■ **Work required**
Locate and copy all lines bearing the word "saved".

■ **Provided data**
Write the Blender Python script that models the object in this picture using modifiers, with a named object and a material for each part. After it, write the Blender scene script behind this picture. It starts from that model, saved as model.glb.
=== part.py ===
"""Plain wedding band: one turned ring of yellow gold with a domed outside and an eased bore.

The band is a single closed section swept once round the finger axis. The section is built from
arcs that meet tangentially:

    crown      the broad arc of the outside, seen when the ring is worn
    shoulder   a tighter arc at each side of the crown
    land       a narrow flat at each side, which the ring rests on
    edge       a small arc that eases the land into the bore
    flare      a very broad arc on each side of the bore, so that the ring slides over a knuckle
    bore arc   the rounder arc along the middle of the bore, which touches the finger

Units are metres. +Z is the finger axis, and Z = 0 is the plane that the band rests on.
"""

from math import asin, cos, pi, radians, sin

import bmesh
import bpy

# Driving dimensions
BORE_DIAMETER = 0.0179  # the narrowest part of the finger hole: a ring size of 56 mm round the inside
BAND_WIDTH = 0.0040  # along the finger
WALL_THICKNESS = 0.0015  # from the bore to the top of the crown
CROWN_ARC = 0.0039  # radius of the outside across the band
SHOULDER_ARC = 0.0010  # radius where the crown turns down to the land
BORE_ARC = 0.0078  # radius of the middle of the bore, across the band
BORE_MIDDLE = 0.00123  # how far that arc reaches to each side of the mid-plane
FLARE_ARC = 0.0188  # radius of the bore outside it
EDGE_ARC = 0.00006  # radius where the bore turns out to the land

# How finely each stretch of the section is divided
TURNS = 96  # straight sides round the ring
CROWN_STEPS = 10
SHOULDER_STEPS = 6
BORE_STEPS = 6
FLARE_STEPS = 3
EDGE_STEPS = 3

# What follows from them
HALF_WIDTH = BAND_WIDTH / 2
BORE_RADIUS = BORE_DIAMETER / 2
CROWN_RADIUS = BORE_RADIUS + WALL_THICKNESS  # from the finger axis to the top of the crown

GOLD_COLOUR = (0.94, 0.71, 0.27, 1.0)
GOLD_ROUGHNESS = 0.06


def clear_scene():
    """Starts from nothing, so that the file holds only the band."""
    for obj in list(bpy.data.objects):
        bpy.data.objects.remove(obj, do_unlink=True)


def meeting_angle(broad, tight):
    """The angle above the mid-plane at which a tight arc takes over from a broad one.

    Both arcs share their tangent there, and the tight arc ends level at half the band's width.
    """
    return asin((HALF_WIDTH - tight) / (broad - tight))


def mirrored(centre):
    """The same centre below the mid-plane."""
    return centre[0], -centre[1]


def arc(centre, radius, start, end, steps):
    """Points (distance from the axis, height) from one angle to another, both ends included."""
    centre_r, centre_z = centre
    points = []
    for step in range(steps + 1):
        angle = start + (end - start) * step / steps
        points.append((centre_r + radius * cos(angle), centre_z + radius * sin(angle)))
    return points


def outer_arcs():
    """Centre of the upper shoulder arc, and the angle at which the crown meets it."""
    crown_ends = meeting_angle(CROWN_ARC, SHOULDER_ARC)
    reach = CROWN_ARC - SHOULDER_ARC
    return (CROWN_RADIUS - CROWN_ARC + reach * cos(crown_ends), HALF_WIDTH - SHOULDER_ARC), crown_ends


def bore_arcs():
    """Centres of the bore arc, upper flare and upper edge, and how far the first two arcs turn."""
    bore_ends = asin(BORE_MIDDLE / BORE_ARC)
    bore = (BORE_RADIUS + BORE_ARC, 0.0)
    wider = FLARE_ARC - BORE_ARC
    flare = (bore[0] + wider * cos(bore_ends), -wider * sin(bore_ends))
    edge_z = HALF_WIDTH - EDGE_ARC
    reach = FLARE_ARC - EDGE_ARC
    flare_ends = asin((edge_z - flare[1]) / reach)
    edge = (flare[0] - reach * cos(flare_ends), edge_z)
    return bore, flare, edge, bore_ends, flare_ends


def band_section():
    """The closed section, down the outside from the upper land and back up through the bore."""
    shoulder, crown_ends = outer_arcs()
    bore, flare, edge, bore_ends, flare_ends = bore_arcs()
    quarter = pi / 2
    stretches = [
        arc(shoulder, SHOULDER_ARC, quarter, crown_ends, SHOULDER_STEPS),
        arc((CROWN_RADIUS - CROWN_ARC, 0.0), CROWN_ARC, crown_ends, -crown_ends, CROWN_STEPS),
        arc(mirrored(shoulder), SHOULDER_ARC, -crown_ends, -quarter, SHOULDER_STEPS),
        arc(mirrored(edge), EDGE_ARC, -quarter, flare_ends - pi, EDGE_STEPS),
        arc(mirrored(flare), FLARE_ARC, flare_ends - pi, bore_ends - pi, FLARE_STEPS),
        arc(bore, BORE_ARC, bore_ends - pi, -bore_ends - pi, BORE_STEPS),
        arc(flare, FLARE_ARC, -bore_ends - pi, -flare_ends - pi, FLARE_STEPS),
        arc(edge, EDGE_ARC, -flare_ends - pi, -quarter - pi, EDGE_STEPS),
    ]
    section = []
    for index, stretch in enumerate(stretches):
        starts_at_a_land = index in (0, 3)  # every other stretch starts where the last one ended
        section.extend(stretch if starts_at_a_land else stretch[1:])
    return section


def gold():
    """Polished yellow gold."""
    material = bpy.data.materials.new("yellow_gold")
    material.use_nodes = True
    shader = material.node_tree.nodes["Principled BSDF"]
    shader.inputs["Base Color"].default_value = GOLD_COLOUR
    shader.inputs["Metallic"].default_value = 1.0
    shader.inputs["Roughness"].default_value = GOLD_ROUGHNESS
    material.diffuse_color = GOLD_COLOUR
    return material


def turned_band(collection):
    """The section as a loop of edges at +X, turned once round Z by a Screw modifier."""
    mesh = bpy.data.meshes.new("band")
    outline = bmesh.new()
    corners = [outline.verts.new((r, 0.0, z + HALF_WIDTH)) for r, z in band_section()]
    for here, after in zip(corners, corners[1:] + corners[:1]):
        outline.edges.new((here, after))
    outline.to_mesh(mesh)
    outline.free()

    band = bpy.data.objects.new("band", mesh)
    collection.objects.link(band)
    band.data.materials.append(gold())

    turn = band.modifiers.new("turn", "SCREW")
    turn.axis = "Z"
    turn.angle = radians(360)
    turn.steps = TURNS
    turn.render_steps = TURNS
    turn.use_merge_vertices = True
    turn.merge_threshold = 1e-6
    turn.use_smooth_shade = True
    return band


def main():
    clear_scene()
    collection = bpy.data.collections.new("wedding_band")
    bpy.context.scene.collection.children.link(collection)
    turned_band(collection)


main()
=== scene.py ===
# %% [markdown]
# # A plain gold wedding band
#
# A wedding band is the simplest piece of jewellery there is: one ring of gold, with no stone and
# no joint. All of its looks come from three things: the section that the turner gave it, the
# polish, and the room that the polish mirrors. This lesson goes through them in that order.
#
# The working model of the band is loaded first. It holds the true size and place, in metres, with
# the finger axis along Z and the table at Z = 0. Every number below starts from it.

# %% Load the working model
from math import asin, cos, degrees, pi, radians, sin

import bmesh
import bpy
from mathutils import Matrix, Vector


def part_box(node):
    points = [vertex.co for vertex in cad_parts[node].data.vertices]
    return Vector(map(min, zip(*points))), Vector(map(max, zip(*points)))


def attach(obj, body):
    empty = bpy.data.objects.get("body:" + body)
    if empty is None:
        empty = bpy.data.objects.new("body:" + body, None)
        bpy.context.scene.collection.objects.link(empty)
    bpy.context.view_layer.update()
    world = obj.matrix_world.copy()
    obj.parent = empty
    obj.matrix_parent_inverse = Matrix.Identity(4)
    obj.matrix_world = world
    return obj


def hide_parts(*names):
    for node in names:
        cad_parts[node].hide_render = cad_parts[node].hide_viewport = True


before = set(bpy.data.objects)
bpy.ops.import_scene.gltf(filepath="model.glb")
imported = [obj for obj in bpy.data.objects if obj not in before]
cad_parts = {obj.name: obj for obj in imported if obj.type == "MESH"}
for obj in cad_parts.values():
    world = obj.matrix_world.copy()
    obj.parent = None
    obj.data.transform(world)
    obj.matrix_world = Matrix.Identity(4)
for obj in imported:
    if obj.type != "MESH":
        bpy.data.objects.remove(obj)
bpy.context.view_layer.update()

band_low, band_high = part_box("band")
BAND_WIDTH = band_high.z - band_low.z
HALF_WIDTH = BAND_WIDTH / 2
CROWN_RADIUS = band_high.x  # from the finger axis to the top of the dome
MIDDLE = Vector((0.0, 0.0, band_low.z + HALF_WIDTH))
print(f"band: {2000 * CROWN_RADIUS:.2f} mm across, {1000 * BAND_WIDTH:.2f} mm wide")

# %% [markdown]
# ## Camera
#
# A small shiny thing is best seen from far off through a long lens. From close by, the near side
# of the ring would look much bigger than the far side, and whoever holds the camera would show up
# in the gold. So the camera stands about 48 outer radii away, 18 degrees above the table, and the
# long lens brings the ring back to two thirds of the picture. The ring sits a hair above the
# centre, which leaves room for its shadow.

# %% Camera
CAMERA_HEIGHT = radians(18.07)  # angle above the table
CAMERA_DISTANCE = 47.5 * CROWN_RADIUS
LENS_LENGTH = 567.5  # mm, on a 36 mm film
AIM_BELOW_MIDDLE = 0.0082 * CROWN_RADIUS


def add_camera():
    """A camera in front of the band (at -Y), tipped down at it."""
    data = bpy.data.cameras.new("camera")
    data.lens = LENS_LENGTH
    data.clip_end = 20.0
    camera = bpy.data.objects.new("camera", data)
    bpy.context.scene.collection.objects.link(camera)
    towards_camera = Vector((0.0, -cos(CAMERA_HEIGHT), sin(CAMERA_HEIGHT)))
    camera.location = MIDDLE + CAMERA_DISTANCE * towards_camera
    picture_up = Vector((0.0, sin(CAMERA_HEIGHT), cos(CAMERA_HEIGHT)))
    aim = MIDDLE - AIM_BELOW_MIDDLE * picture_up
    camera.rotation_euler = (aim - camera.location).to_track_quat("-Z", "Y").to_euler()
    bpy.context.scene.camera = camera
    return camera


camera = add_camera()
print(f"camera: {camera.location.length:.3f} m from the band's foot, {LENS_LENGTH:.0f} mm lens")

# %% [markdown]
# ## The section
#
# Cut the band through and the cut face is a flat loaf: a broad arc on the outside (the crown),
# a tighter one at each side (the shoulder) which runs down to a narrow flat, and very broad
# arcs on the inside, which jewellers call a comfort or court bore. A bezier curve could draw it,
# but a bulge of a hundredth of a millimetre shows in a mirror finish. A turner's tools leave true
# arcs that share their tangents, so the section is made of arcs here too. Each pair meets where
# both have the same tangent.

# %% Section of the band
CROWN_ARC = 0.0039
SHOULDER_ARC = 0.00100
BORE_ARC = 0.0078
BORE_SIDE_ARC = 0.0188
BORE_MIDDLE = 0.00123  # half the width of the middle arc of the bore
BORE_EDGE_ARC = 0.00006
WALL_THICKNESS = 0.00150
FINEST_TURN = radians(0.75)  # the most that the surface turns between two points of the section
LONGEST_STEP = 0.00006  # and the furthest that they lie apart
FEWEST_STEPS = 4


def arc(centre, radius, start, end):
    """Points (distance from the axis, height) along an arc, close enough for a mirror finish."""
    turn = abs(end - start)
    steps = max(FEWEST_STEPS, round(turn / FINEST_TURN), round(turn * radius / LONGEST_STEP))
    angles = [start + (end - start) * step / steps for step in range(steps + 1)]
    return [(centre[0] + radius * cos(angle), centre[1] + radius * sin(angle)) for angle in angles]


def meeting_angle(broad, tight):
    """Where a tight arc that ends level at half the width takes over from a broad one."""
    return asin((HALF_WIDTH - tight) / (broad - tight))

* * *

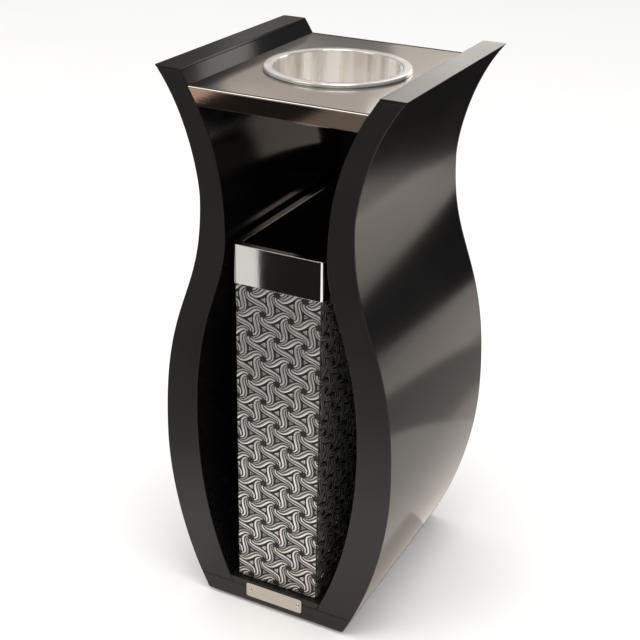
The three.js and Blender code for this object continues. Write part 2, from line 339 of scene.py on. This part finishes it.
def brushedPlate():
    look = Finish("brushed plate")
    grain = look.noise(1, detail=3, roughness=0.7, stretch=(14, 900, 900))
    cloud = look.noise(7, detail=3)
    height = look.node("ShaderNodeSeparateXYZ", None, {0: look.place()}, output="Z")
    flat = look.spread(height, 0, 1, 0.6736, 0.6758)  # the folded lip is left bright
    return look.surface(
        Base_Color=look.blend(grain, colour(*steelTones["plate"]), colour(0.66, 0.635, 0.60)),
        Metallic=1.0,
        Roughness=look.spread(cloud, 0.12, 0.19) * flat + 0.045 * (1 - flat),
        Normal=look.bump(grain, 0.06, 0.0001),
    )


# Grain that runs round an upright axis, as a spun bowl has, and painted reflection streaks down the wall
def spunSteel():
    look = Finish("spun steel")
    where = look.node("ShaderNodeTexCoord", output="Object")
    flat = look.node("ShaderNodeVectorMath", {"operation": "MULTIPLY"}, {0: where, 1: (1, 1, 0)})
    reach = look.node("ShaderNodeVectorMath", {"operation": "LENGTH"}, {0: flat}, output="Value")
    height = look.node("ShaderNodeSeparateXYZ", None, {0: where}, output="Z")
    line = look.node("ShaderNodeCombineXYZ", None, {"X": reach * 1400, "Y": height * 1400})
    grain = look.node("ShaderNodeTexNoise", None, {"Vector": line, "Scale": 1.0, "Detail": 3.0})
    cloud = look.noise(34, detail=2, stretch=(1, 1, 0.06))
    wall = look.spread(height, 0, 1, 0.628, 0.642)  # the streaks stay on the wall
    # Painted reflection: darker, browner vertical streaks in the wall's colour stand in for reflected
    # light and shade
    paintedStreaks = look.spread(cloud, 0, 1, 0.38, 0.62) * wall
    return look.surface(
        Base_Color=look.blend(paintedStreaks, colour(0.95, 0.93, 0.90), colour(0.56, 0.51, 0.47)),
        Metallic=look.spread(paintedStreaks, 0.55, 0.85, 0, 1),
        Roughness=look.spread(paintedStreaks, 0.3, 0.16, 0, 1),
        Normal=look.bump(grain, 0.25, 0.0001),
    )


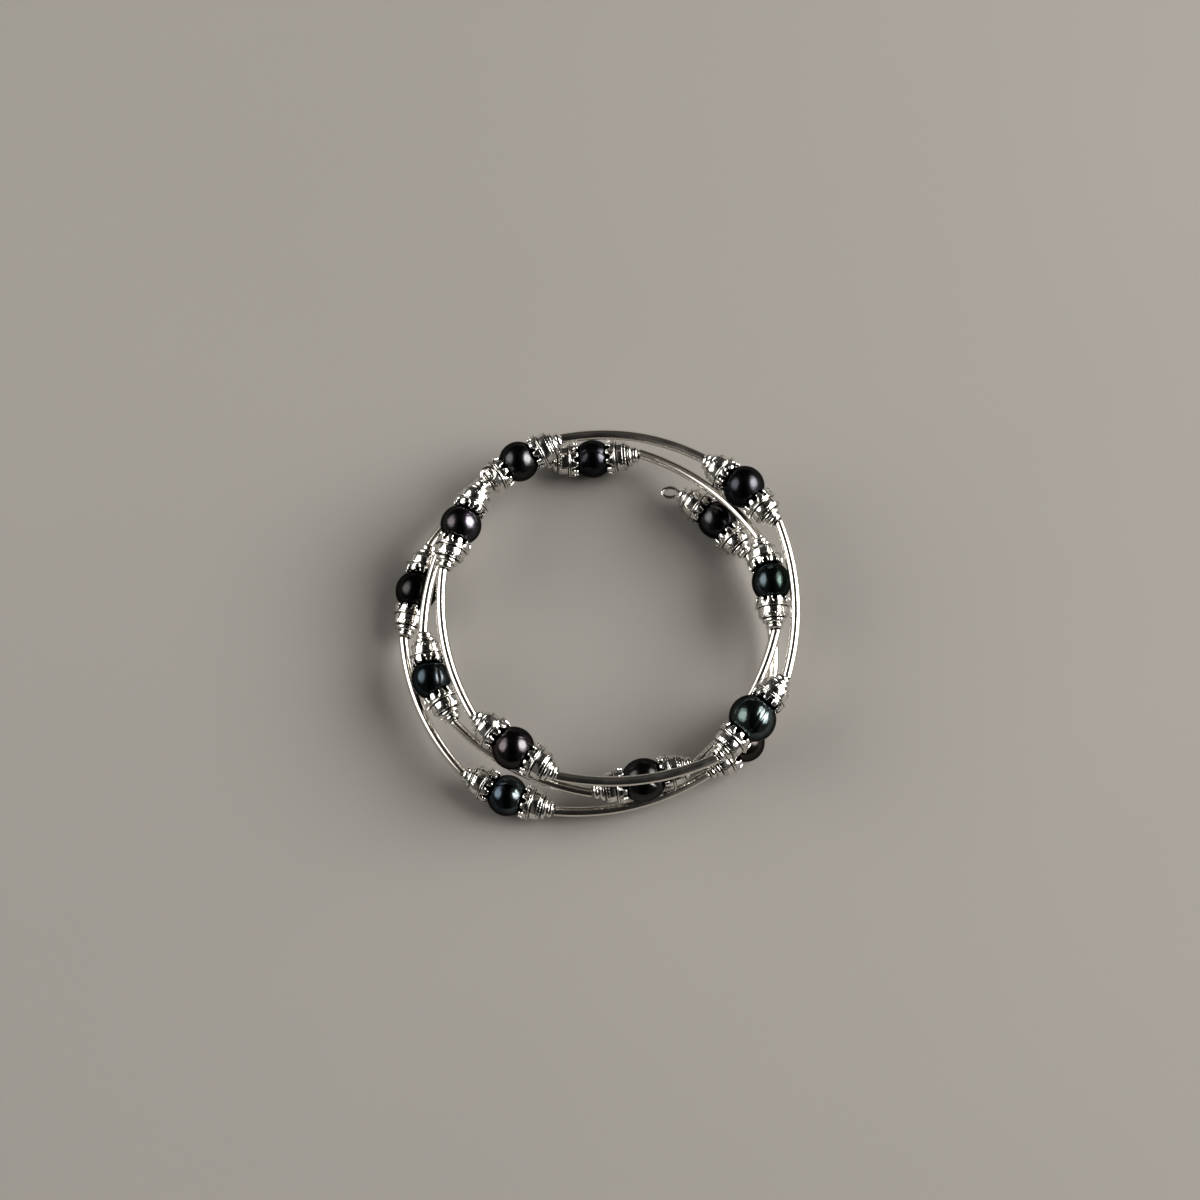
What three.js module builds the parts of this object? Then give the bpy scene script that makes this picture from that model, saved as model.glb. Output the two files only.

■ **Solution to the exercise**
Write the Blender Python script that models the object in this picture using modifiers, with a named object and a material for each part. After it, write the Blender scene script behind this picture. It starts from that model, saved as model.glb.
What three.js module builds the parts of this object? Then give the bpy scene script that makes this picture from that model, saved as model.glb. Output the two files only.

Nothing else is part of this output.